Evaluating management

Just in time for my last post, this discussion came up on the MF discussion boards. It's really very rare that I read them, so it was a pretty happy coincidence that this was posted just the other day by TMFCanuck at http://boards.fool.com/Message.asp?mid=25115298

We all know that good management is critical to a companies success. How can an individual investor value management?

Currently I rely on what I can find in the TMF Boards, Newsletters, and searches of the WSJ. All of this stuff is subjective of course. I know that the Staff of TMF must have opinions on this; so... what are they?

Using Occams Razor, What is a solid, simple methodology to use to value management outside the obvious numbers found in financial statments?

This is a great question. Unfortunately, all I can offer is more subjective stuff. I often find myself arriving at an opinion of management only after reading numerous corporate filings - notably the annual proxy and the annual letter to shareholders. Probably most importantly, I rely very much on what management does, rather than what management says.

So, for example, random questions that assault me as I research a company.

* How much stock (not options) do these guys own? How did they get it? What's been their buying/selling history. Have they kept any options that they exercised (a very big positive, in my book).

* What has been the salary and bonus trend for executives? How is bonus determined? Does management disclose the criteria for bonuses? Are such criteria based on the economic returns of the business, or on easily "fudge-able" criteria. How have bonuses and other non-salary compensation been handled during periods of poor business performance?

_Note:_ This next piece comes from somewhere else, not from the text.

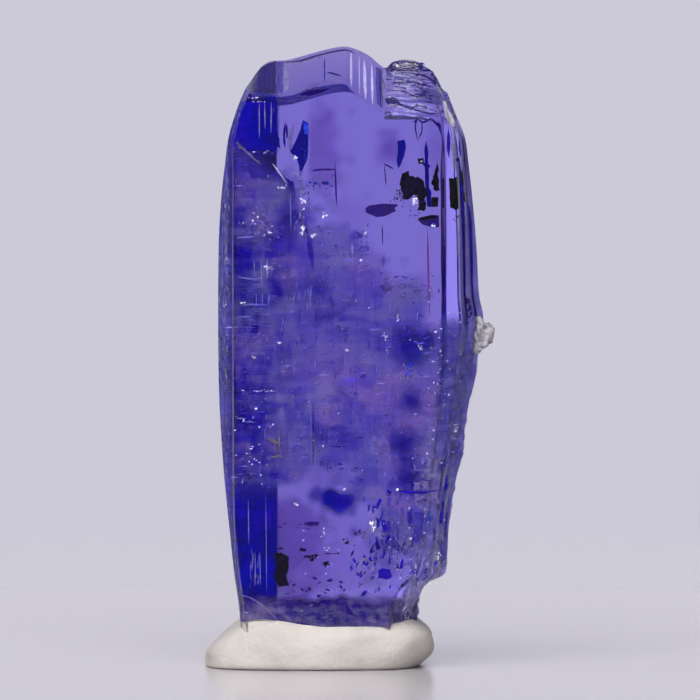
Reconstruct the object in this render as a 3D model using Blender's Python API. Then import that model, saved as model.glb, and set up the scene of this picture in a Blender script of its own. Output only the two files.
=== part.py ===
"""A rough tanzanite crystal standing upright in a pad of mounting putty.

The crystal is a flattened prism with a broad front face, a broad back face and narrow faces down its
sides. It widens to its middle, tapers to a broken foot, and ends above in a ridge that runs left to
right. A grain of pale mineral grew on its right side. The pad is a pressed lump of putty with a flat
underside and a recess that the foot stands in.

X runs across the broad face, Y runs away from the viewer, and Z is up.
"""

import math

import bmesh
import bpy
from mathutils import Vector, noise

MM = 0.001

# The crystal, in millimetres.
FOOT_Z = 1.4
HALF_THICKNESS = 3.5
RIDGE_Y = 0.4
BACK_DROP = 1.7
LEVEL_STEP = 0.62
WEAR = 0.05
WEAR_SIZE = 1.6

# Height of a point on the crystal's left and right edges, and how far out the edge is there.
LEFT_EDGE = (
    (1.0, -3.86),
    (2.5, -3.96),
    (4.0, -4.17),
    (5.5, -4.33),
    (8.5, -4.63),
    (12.0, -4.83),
    (17.5, -4.83),
    (19.5, -4.71),
    (21.0, -4.54),
    (22.0, -4.40),
    (23.0, -4.12),
    (23.75, -3.83),
    (24.5, -3.46),
)
RIGHT_EDGE = (
    (1.0, 3.30),
    (2.5, 3.42),
    (3.1, 3.56),
    (3.6, 4.00),
    (3.85, 4.60),
    (4.75, 4.67),
    (6.0, 4.74),
    (7.75, 5.02),
    (10.0, 5.44),
    (11.75, 5.79),
    (13.4, 6.02),
    (14.5, 6.20),
    (15.4, 6.00),
    (19.5, 5.71),
    (22.0, 5.40),
    (23.0, 5.00),
    (24.0, 4.60),
)

# Height along the crystal, and the share of the full thickness there.
THICKNESS = ((1.0, 0.78), (4.0, 0.88), (8.0, 0.97), (12.0, 1.0), (21.0, 1.0), (24.5, 0.93))

# The corners of the crystal's cross-section, seen from above and going round from the front left.
# Each has the edge that it is measured from, its distance in from that edge, its place from front
# (-1) to back (1), and the number of columns from it to the next corner.
CORNERS = (
    ("left", 0.60, -1.0, 9),
    ("right", -1.55, -1.0, 2),
    ("right", -0.80, -0.78, 2),
    ("right", 0.0, -0.10, 2),
    ("right", -0.35, 0.45, 2),
    ("right", -1.55, 1.0, 7),
    ("left", 2.45, 1.0, 3),
    ("left", 0.55, 0.35, 1),
    ("left", 0.0, -0.10, 2),
    ("left", 0.12, -0.62, 2),
)

# The ridge on top: its height along X, and that of the front rim of the sloping face before it.
RIDGE = (
    (-3.5, 24.6),
    (-3.0, 25.05),
    (-2.6, 25.28),
    (-1.3, 25.5),
    (0.42, 25.88),
    (1.42, 25.5),
    (2.08, 25.0),
    (2.6, 25.33),
    (3.4, 25.25),
    (4.17, 24.75),
    (4.7, 24.1),
)
FRONT_RIM = (
    (-3.9, 23.7),
    (-2.2, 23.54),
    (-0.2, 24.08),
    (0.42, 23.96),
    (1.9, 23.15),
    (3.5, 23.3),
    (4.7, 23.0),
)
CAP_RINGS = (0.25, 0.5, 0.75, 0.96)
RIDGE_SHORTER = 0.35
FIRST_RIM_GUESS = 24.0
RIM_ROUNDS = 6

# The pale grain on the right side.
GRAIN_PLACE = (6.12, -0.5, 13.65)
GRAIN_RADII = (0.42, 0.46, 0.62)
GRAIN_ROUGHNESS = 0.12
GRAIN_ROUGHNESS_SIZE = 0.35

# The putty pad and the recess in it.
PAD_LEFT = -5.42
PAD_RIGHT = 4.06
PAD_DEPTH = 8.2
PAD_CROWN = 1.95
PAD_BELLY_Z = 0.62
PAD_UNEVENNESS = 0.22
PAD_UNEVENNESS_SIZE = 2.6
PAD_UNEVENNESS_START = Vector((7.0, 0.0, 0.0))
PAD_ROUND = 4.0
GAP = 0.3
RECESS_LEVELS = (2.0, 4.0)


def clear_scene():
    """Removes whatever the scene starts with."""
    for obj in list(bpy.data.objects):
        bpy.data.objects.remove(obj, do_unlink=True)


def along(profile, place):
    """The value of a profile, given as (place, value) pairs in rising order, at a place along it."""
    if place <= profile[0][0]:
        return profile[0][1]
    for (low, low_value), (high, high_value) in zip(profile, profile[1:]):
        if place <= high:
            share = (place - low) / (high - low)
            return low_value + share * (high_value - low_value)
    return profile[-1][1]


def section_columns():
    """The columns round the crystal: (corner, next corner, share of the way from one to the next)."""
    columns = []
    for corner, following in zip(CORNERS, CORNERS[1:] + CORNERS[:1]):
        count = corner[3]
        columns.extend((corner, following, step / count) for step in range(count))
    return columns


def corner_point(corner, z):
    """The X and Y of a corner of the cross-section at height z."""
    edge, inset, depth, _ = corner
    profile = LEFT_EDGE if edge == "left" else RIGHT_EDGE
    x = along(profile, z) + inset
    y = depth * HALF_THICKNESS * along(THICKNESS, z)
    return Vector((x, y))


def column_point(column, z):
    """The X and Y of a column of the crystal's side at height z."""
    corner, following, share = column
    return corner_point(corner, z).lerp(corner_point(following, z), share)


def top_height(x, y):
    """The height of the crystal's top, a ridge with a steep front slope and a steep back slope."""
    ridge = along(RIDGE, x)
    thickness = HALF_THICKNESS * along(THICKNESS, ridge)
    if y < RIDGE_Y:
        share = (RIDGE_Y - y) / (RIDGE_Y + thickness)
        return ridge + share * (along(FRONT_RIM, x) - ridge)
    return ridge - BACK_DROP * (y - RIDGE_Y) / (thickness - RIDGE_Y)


def rim_height(column):
    """The height at which a column of the side meets the top."""
    z = FIRST_RIM_GUESS
    for _ in range(RIM_ROUNDS):
        point = column_point(column, z)
        z = top_height(point.x, point.y)
    return z


def worn(point):
    """A point of the crystal's surface, moved in or out a little as wear and growth leave it."""
    offset = noise.noise_vector(point / WEAR_SIZE)
    return point + WEAR * offset


def extrude_loop(mesh, edges, places):
    """Extrudes a closed loop of edges once and puts its new vertices at the places, in column order."""
    made = bmesh.ops.extrude_edge_only(mesh, edges=edges)["geom"]
    new_edges = [part for part in made if isinstance(part, bmesh.types.BMEdge)]
    new_verts = [part for part in made if isinstance(part, bmesh.types.BMVert)]
    column_layer = mesh.verts.layers.int["column"]
    for vert in new_verts:
        vert.co = places[vert[column_layer]]
    return new_edges


def start_loop(mesh, places):
    """A closed loop of edges through the places, each vertex marked with its column."""
    column_layer = mesh.verts.layers.int.new("column")
    made = bmesh.ops.create_circle(mesh, cap_ends=False, segments=len(places), radius=1.0)
    for column, vert in enumerate(made["verts"]):
        vert[column_layer] = column
        vert.co = places[column]
    return list(mesh.edges)


def close_ends(mesh):
    """Fills the open ends of a tube and turns every face outwards."""
    open_edges = [edge for edge in mesh.edges if edge.is_boundary]
    bmesh.ops.holes_fill(mesh, edges=open_edges, sides=0)
    bmesh.ops.triangulate(mesh, faces=mesh.faces[:])
    bmesh.ops.recalc_face_normals(mesh, faces=mesh.faces[:])


def to_object(mesh, name, material, origin):
    """Makes an object of a mesh drawn in millimetres, with its own origin at the point given."""
    bmesh.ops.translate(mesh, verts=mesh.verts[:], vec=-Vector(origin))
    bmesh.ops.scale(mesh, verts=mesh.verts[:], vec=(MM, MM, MM))
    data = bpy.data.meshes.new(name)
    mesh.to_mesh(data)
    mesh.free()
    obj = bpy.data.objects.new(name, data)
    obj.location = Vector(origin) * MM
    if material:
        data.materials.append(material)
    bpy.context.scene.collection.objects.link(obj)
    return obj


def principled(name, colour, roughness, transmission=0.0, ior=1.5):
    """A Principled material that is not metallic."""
    material = bpy.data.materials.new(name)
    material.use_nodes = True
    shader = material.node_tree.nodes["Principled BSDF"]
    shader.inputs["Base Color"].default_value = (*colour, 1.0)
    shader.inputs["Roughness"].default_value = roughness
    shader.inputs["Metallic"].default_value = 0.0
    shader.inputs["Transmission Weight"].default_value = transmission
    shader.inputs["IOR"].default_value = ior
    return material


def crystal():
    """The crystal, lofted up its sides and then in over its ridged top."""
    columns = section_columns()
    rims = [rim_height(column) for column in columns]
    levels = math.ceil((max(rims) - FOOT_Z) / LEVEL_STEP)

    def side_places(share):
        """The side's points at a share of the way from the foot to the rim."""
        heights = [FOOT_Z + share * (rim - FOOT_Z) for rim in rims]
        flat = [column_point(column, z) for column, z in zip(columns, heights)]
        return [worn(Vector((*point, z))) for point, z in zip(flat, heights)]

    def cap_places(share):
        """The top's points at a share of the way from the rim to the ridge."""
        places = []
        for column, rim in zip(columns, rims):
            point = column_point(column, rim)
            middle = Vector((point.x * (1.0 - RIDGE_SHORTER * share), RIDGE_Y))
            inner = point.lerp(middle, share)
            places.append(worn(Vector((*inner, top_height(inner.x, inner.y)))))
        return places

    mesh = bmesh.new()
    loop = start_loop(mesh, side_places(0.0))
    for level in range(1, levels + 1):
        loop = extrude_loop(mesh, loop, side_places(level / levels))
    for share in CAP_RINGS:
        loop = extrude_loop(mesh, loop, cap_places(share))
    close_ends(mesh)
    glass = principled("tanzanite", (0.20, 0.13, 0.62), 0.04, transmission=1.0, ior=1.69)
    return to_object(mesh, "tanzanite_crystal", glass, (0.0, 0.0, FOOT_Z))


def grain():
    """The pale grain, a rough lump that is joined into the crystal's right side."""
    mesh = bmesh.new()
    bmesh.ops.create_icosphere(mesh, subdivisions=3, radius=1.0)
    bmesh.ops.scale(mesh, verts=mesh.verts[:], vec=GRAIN_RADII)
    for vert in mesh.verts:
        bump = noise.noise(vert.co / GRAIN_ROUGHNESS_SIZE)
        vert.co += vert.co.normalized() * GRAIN_ROUGHNESS * bump
    bmesh.ops.translate(mesh, verts=mesh.verts[:], vec=GRAIN_PLACE)
    return as_helper(to_object(mesh, "grain_helper", None, GRAIN_PLACE))


def foot_cutter():
    """The crystal's lower end, grown by the gap all round, that makes the recess in the putty."""
    columns = section_columns()

    def places(z):
        """The cutter's points at height z."""
        found = []
        for column in columns:
            point = column_point(column, max(z, FOOT_Z))
            grown = point + point.normalized() * (GAP + WEAR)
            found.append(Vector((*grown, z)))
        return found

    mesh = bmesh.new()
    bottom = FOOT_Z - GAP - WEAR
    loop = start_loop(mesh, places(bottom))
    for z in RECESS_LEVELS:
        loop = extrude_loop(mesh, loop, places(z))
    close_ends(mesh)
    return as_helper(to_object(mesh, "foot_cutter", None, (0.0, 0.0, bottom)))


def as_helper(obj):
    """Keeps an object out of the model: it only shapes another one."""
    obj.hide_render = True
    obj.display_type = "WIRE"
    return obj


def combine(obj, other, operation):
    """Adds a Boolean that joins another shape to an object, or cuts it from the object."""
    modifier = obj.modifiers.new(operation.lower(), "BOOLEAN")
    modifier.operation = operation
    modifier.object = other
    modifier.solver = "EXACT"


def putty_pad():
    """The pressed lump of putty: flat below, rounded at its rim, with thumb-soft unevenness above."""
    centre_x = 0.5 * (PAD_LEFT + PAD_RIGHT)
    half_width = 0.5 * (PAD_RIGHT - PAD_LEFT)
    mesh = bmesh.new()
    bmesh.ops.create_icosphere(mesh, subdivisions=4, radius=1.0)
    for vert in mesh.verts:
        direction = vert.co.normalized()
        across = math.hypot(direction.x, direction.y)
        spread = (across**PAD_ROUND + abs(direction.z) ** PAD_ROUND) ** (-1.0 / PAD_ROUND)
        point = direction * spread
        lift = PAD_CROWN - PAD_BELLY_Z if point.z > 0.0 else 2.0 * PAD_BELLY_Z
        place = Vector((point.x * half_width, point.y * PAD_DEPTH / 2, point.z * lift))
        bump = noise.noise(place / PAD_UNEVENNESS_SIZE + PAD_UNEVENNESS_START)
        vert.co = place + direction * PAD_UNEVENNESS * bump
    bmesh.ops.translate(mesh, verts=mesh.verts[:], vec=(centre_x, 0.0, PAD_BELLY_Z))
    everything = mesh.verts[:] + mesh.edges[:] + mesh.faces[:]
    bmesh.ops.bisect_plane(
        mesh, geom=everything, plane_co=(0, 0, 0), plane_no=(0, 0, -1), clear_outer=True
    )
    close_ends(mesh)
    putty = principled("putty", (0.68, 0.63, 0.61), 0.85)
    return to_object(mesh, "putty_pad", putty, (centre_x, 0.0, 0.0))


def bounds(objects):
    """The lowest and highest corners of the objects as they are finally shaped, in metres."""
    graph = bpy.context.evaluated_depsgraph_get()
    points = []
    for obj in objects:
        shaped = obj.evaluated_get(graph)
        points.extend(shaped.matrix_world @ vert.co for vert in shaped.data.vertices)
    low = Vector([min(point[axis] for point in points) for axis in range(3)])
    high = Vector([max(point[axis] for point in points) for axis in range(3)])
    return low, high


def main():
    """Builds both pieces and puts the origin under the middle of the whole specimen."""
    clear_scene()
    stone = crystal()
    pad = putty_pad()
    lump = grain()
    cutter = foot_cutter()
    combine(stone, lump, "UNION")
    combine(pad, cutter, "DIFFERENCE")
    specimen = bpy.data.objects.new("specimen", None)
    bpy.context.scene.collection.objects.link(specimen)
    for obj in (stone, pad, lump, cutter):
        obj.parent = specimen
    bpy.context.view_layer.update()
    low, high = bounds((stone, pad))
    specimen.location = (-0.5 * (low.x + high.x), -0.5 * (low.y + high.y), -low.z)


main()
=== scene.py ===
"""The looks of a rough tanzanite crystal that stands in a pad of mounting putty.

Sizes are in millimetres, measured from the crystal's own middle line: X runs across its broad face, Y runs
away from the viewer and Z is up from the surface that the pad rests on. Each finished piece is brought into
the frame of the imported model, in metres, when its mesh is made into an object.
"""

import logging
import math
import random
from dataclasses import dataclass, field
from enum import Enum
from typing import Callable, Sequence

import bmesh
import bpy
from mathutils import Matrix, Vector, noise


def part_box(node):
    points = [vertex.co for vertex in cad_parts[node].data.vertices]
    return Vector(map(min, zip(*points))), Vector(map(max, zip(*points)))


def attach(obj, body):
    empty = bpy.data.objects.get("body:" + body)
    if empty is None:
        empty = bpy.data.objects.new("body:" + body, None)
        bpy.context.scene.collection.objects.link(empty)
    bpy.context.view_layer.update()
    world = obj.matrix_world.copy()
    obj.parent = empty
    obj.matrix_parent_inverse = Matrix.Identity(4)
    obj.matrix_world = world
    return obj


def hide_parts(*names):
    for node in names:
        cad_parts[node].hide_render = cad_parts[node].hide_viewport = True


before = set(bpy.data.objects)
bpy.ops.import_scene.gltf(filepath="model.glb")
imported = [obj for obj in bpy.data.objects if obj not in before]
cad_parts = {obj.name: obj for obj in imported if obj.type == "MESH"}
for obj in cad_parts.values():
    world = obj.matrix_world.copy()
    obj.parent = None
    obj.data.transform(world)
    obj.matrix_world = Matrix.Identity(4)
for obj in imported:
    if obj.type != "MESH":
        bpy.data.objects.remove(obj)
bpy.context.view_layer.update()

LOG = logging.getLogger("tanzanite")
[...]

* What's the make-up of the board? Is everyone elected annually (good), or are there entrenched multiple tranches (bad)? Are there outside connections between board members, or between board members and management? Really, look no further than Friendly Ice Cream (AMEX: FRN) write-up for an example of a really awful board.

* Has the CFO been buying stock? Talking to several academics (who, in general, seem to make lousy stockpickers - anecdotal evidence only), they've relayed some data suggesting that the CFO buying stock is the biggest indicator of outstanding future performance.

* What's the tenure of the board and senior executives? What's their background? Industry related or simply "professional board-sitters"? Have a look at the board and executive of Dawson Geophysical (Nasdaq: DWSN) for an excellent example of an experienced, tenured, and knowledgeable management.

* Are there any little side/sweetheart deals between management and the company. I generally dislike lease deals where management is leasing facilities to the company...although I'm sure the deals are at "market-appropriate rates". All-time great example was DHB back in the hey-day of David Brooks - former CEO. http://newsletters.fool.com/04/online-exclusives/updates/2006/04/06/060406xq0bluc.aspx

* Is there any deadweight on the management team/board? By deadweight, for example, look to see if the Chairman is a former CEO still getting paid a CEO's salary. This is a negative in my book. An example would be Universal Technical Institute (NYSE: UTI), where the Chairman is making mucho coin and continuing to lease facilities to the company. I consider this a black mark on a company that I otherwise like very much.

* How is the CEO compensated in aggregate? My all-time best example here is probably Garmin (Nasdaq: GRMN). The CEO takes a relatively piddling salary ($230K), and his annual bonus has been $203 (yes, you read that right....Two Hundred and Three dollars). Why $203? Well, Garmin has an annual Christmas bonus for all employees that, grossed-up to account for taxes, amounts to $203. Since the CEO is an employee - he gets it...and discloses it. A couple of years ago, his bonus spiked 12-fold (!) but it turns out that he was reporting his 15-year tenure bonus...again, an amount that all employees receive. Moreover, he takes no options and no restricted stock. He owns about 22% of the total shares though, so when the dividend gets paid, he makes a nice tidy sum. Of course, this option is open to all shareholders...want to get paid more from the company? Buy more stock!

So you can see, there's really no "quick cut". Rather, it's digging into the filings, and gaining a broad understanding of how management does things. Are they aligned with you the outside shareholder (i.e. GRMN)? Or do they have a history of enriching themselves without respect for the shareholder (i.e. FRN). This is probably not the answer you were seeking. It is, however, the only one I can offer.

Best,

Jim


My question still remains: how is the subjective measure of management combined with the objective measures of the company? But this is a good start, and I appreciate the post very much.

Thursday, February 01, 2007

How to integrate strategies?

One of my ongoing goals has been to figure out how to better analyze businesses in order to make better decisions regarding buying stocks. One method was to let the Motley Fool do it for me (initially with Hidden Gems, but now I'm considering additional services of theirs). Another strategy was to try to use my understanding of biotech to pick good stocks (what I call my One Up portfolio). My thinking about biotech stocks has actually developed quite a bit, so I think that the strategy has been informative if not profitable. The third was to combine complementary strategies that each have been shown to statistically beat the market. This is primarily based on MFI, combined with insider buying, low analyst coverage and, later, with Piotroski. This has worked to a reasonable extent - my IRR is pretty good, although the time slice is too short to say anything meaningful.

Now that I'm learning about how to gain a deeper understanding of businesses, how do I integrate these statistical strategies with more subjective ones? How to I rank a moat? How much weight do I put on - for example - debt level versus improving margins versus experienced management versus owner's earnings? I suppose that this is where the science blends into art. Any advice would be appreciated.